Figure 5(a) Fractional contributions of three incomplete combustion sources to EC in different seasons. (b) Mass concentration of EC (µg m−3) from each combustion source. The data are presented in Tables S7 and S8.


Figure 6Probability density functions (PDFs) of the relative source contributions of (a) liquid fossil fuel combustion (fliq.fossil), (b) coal combustion (fcoal) and (c) biomass burning (fbb) to EC constrained by combining radiocarbon and δ13C measurements, calculated using the Bayesian Markov chain Monte Carlo approach. For details, see Sect. 2.6.


EC concentrations from biomass burning (ECbb) increased by 9 times from summer (seasonal average of 0.2 µg m−3) to winter (1.8 µg m−3; Fig. 5b and Table S8). EC from coal combustion (ECcoal) has a 5-fold increase, from about 0.3 µg m−3 in summer and autumn to 1.6 µg m−3 in winter. EC from liquid fossil fuel (ECliq.fossil) varies less strongly than ECbb and ECcoal, by 4 times, from 0.7 µg m−3 in summer to 2.9 µg m−3 in winter. Liquid fossil fuel combustion (i.e., vehicle emissions) should be roughly constant throughout the year. The increased concentrations of ECliq.fossil in winter are most likely due to unfavorable meteorological conditions. An increase larger than a factor of 4 therefore suggests increasing emissions in winter. Compared to the 4-fold increase in ECliq.fossil from summer to winter, ECcoal only increases by 5 times in winter, reflecting the moderate seasonal variation in δ13CEC (Fig. 4). Coal use for heating during wintertime has been decreasing since the year 2008–2009 (Ni et al., 2018), suggested by the more depleted wintertime δ13CEC in 2015–2016 than in 2008–2009 (Fig. 4). The decreasing contribution from coal combustion to EC is consistent with the changes in energy consumption and the decreasing concentrations of coal combustion indicators (e.g., As and Pb) in Xi'an, as found in previous studies (Xu et al., 2016; Ni et al., 2018). The poor separation of fossil sources of EC into coal combustion and liquid fossil fuel combustion could be another reason, but it is difficult to quantify this effect due to our poor knowledge of δ13C source endmembers.

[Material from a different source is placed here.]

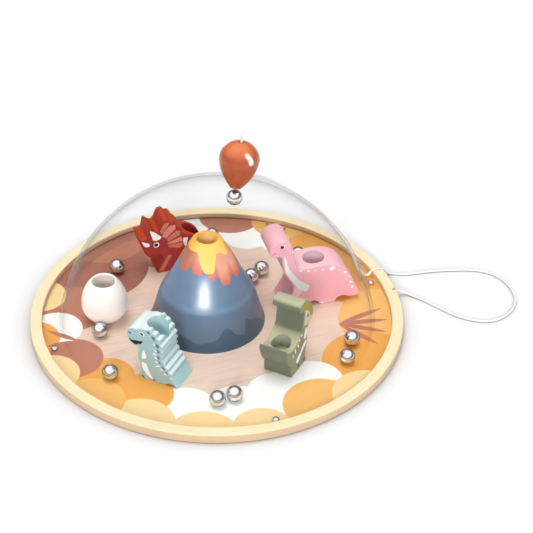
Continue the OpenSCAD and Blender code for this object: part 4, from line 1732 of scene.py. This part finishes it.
@dataclass
class Lamp:
    """An oval soft lamp in metres: one that lights all, or one that a single piece mirrors."""

    name: str
    spot: Spot
    size: Point
    watts: float
    at: Spot = (0, 0, 0)

    def build(self, shone: Object | None = None) -> None:
        """Makes the lamp.

        Args:
            shone: The piece that mirrors it, if it only gives shine.
        """
        data = bpy.data.lights.new(self.name, "AREA")
        data.shape = "ELLIPSE"
        data.size, data.size_y = self.size
        data.energy = self.watts
        lamp = shown(self.name, data)
        lamp.location = self.spot
        lamp.rotation_euler = aimed(Vector(self.at) - Vector(self.spot))
        lamp.visible_camera = False
        lamp.visible_transmission = False
        lamp.visible_glossy = shone is not None
        lamp.visible_diffuse = shone is None
        if shone:
            pieces = bpy.data.collections.new(self.name)
            pieces.objects.link(shone)
            lamp.light_linking.receiver_collection = pieces


TOP_LIGHT = Sun("top", (-0.2, 0.1, 1.7), 36, 0.48)
FRONT_LIGHT = Sun("front", (-0.3, -2.75, 1.16), 16, 0.42)
SIDE_LAMP = Lamp("side", (1.1, -0.7, 0.7), (0.5, 0.5), 2)
VOLCANO_SHINE = Lamp("volcano_shine", (-0.131, -1.242, 0.611), (0.52, 0.4), 47)
KNOB_SHINE = Lamp("knob_shine", (0.28, -0.09, 0.18), (0.13, 0.5), 5, (0.0127, 0.0178, 0.1098))


@dataclass
class Studio:
    """Camera, lamps, floor and backdrop."""

    lens: float = 103.495
    film: float = 36
    far: float = 100
    eye: Spot = (30.97, -785.2, 609.0)
    right: Spot = (0.9997, 0.0137, 0.0189)
    up: Spot = (-0.0233, 0.5852, 0.8105)
    sky: float = 0.46
    roof: Spot = (-0.1, -0.25, 0.96)
    roof_level: float = 1.15
    roof_edge: float = 0.5
    roof_soft: float = 0.3
    wall_level: float = 0.22
    floor_lift: float = 0.03
    floor_tone: Colour = colour(241, 241, 242)
    floor_shade: Colour = colour(118, 118, 122)
    shade_reach: float = 14
    floor_size: float = 6000

    def camera(self) -> None:
        """Makes the camera at the photograph's viewing angle."""
        data = bpy.data.cameras.new("camera")
        data.lens = self.lens
        data.sensor_width = self.film
        data.clip_end = self.far
        camera = shown("camera", data)
        right, up = Vector(self.right).normalized(), Vector(self.up)
        up = (up - right * up.dot(right)).normalized()
        back = right.cross(up)
        turn = Matrix((right, up, back)).transposed().to_4x4()
        camera.matrix_world = Matrix.Translation(Vector(self.eye) * MM) @ turn
        bpy.context.scene.camera = camera
        LOG.info("made the camera")

    def world(self) -> None:
        """Makes an even pale light, white to the camera, and in metal a pale roof over grey walls."""
        s = Sky("studio")
        way = s.named("ShaderNodeTexCoord", "Generated")
        lifted = way.reckon("DOT_PRODUCT", way, self.roof, output=1)
        roof = lifted.over(self.roof_edge, self.roof_soft)
        shine = roof * (self.roof_level - self.wall_level) + self.wall_level
        seen = s.ray("Camera") | s.ray("Transmission")
        mirrored = s.ray("Glossy")
        level = (1 - mirrored) * ((1 - seen) * self.sky + seen) + mirrored * shine
        light = s.add("ShaderNodeBackground", fed={"Color": colour(255, 255, 255), "Strength": level})
        bpy.context.scene.world = s.finish(light)

    def floor(self) -> None:
        """Makes a plain pale floor that keeps the toy's shadow, with a painted contact shadow near the toy.
        """
        half = self.floor_size / 2 * MM
        mesh = bmesh.new()
        corners = ((-half, -half), (half, -half), (half, half), (-half, half))
        mesh.faces.new([mesh.verts.new((x, y, 0)) for x, y in corners])
        s = Shader("floor")
        # Painted shadow: ambient occlusion darkens the floor's colour towards floor_shade near the toy.
        near = s.add("ShaderNodeAmbientOcclusion", fed={"Distance": self.shade_reach * MM}, output=1)
        shade = s.mix(self.floor_shade, s.vary(self.floor_tone, 0.005, s.place(), scale=0.02), near)
        matt = s.principled(Base_Color=shade, Roughness=0.9, Specular_IOR_Level=0.0)
        glow = s.add("ShaderNodeEmission", fed={"Strength": s.ray("Camera") * self.floor_lift})
        material = s.finish(s.add("ShaderNodeAddShader", fed={0: matt, 1: glow}))
        floor = piece_from("floor", mesh)
        floor.data.materials.append(material)

    def build(self) -> None:
        """Makes the whole studio."""
        self.camera()
        for light in (TOP_LIGHT, FRONT_LIGHT, SIDE_LAMP):
            light.build()
        self.world()
        self.floor()
        bpy.context.scene.view_settings.view_transform = "Standard"


def main() -> None:
    """Builds the toy round its frame, piece by piece."""
    logging.basicConfig(level=logging.INFO, format="%(message)s")
    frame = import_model()
    nodes = frame["nodes"]
    Studio().build()
    Cord().build()
    Tray().build(nodes)
    VOLCANO_SHINE.build(Volcano().build())
    Egg().build()
    for figure in (horned(), short_armed(), long_necked(), crested()):
        figure.build()
    Balls().build(nodes)
    KNOB_SHINE.build(Wand().build(nodes))
    Dome().build()


if __name__ == "__main__":
    main()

Figure 7(a) Estimated mass concentrations of POCbb, OCo,nf, POCfossil and SOCfossil (µg m−3) in total OC of PM2.5 samples. The error bars indicate the interquartile range (25th–75th percentile) of the median values. (b) The percentage of POCbb, OCo,nf, POCfossil and SOCfossil in total OC. (c) Average source apportionment results of OC in each season and over the year. The numbers below the pie charts represent the seasonally and annually averaged OC concentrations.


3.4 Primary and secondary OC

Based on the EC tracer method, OCo,nf is representative of SOCnf or can be considered an upper limit of SOCnf if cooking sources are significant. The fractions of primary OC (POCbb and POCfossil) and secondary OC (OCo,nf and SOCfossil) in total OC are shown in Fig. 7 and Table S4. On a yearly basis, the most important contributor to OC was OCo,nf (around 35 %). For all samples, OCo,nf concentrations were higher than POCbb despite the wide range of total OC concentrations in different seasons. POCbb contributed a relatively small fraction of OC (15 %–18 %) in the warm period, which increased to 22% during winter, when Xi'an was impacted significantly by biomass burning for heating and cooking. Enhanced biomass-burning activities during wintertime in Xi'an have also been reported by measurements of markers for biomass burning such as levoglucosan and K+ (T. Zhang et al., 2014; Shen et al., 2017). In winter, SOCfossil was generally more abundant than POCfossil, suggesting that secondary formation rather than primary emissions was a more important contributor to total OCfossil. However, in the warm period, for OC derived from fossil fuel (POCfossil and SOCfossil), primary emissions dominated over secondary formation (Fig. 7b and c). The SOCfossil∕OCfossil ratios indicate that SOCfossil contributes roughly 57 % to OCfossil in winter versus 37 % in the warm period. However, the lower SOCfossil∕OCfossil ratios in the warm period (especially in summer) than in winter in this study are unexpected due to the favorable atmospheric conditions (e.g., higher temperature and stronger solar radiation). A much higher contribution of SOCfossil to OCfossil (an annual average of around 70 %) was found in southern China (Y. L. Zhang et al., 2014). The importance of fossil-derived SOC formation to fossil OC during wintertime was also found in other Chinese cities, including Beijing, Shanghai and Guangzhou (Zhang et al., 2015a).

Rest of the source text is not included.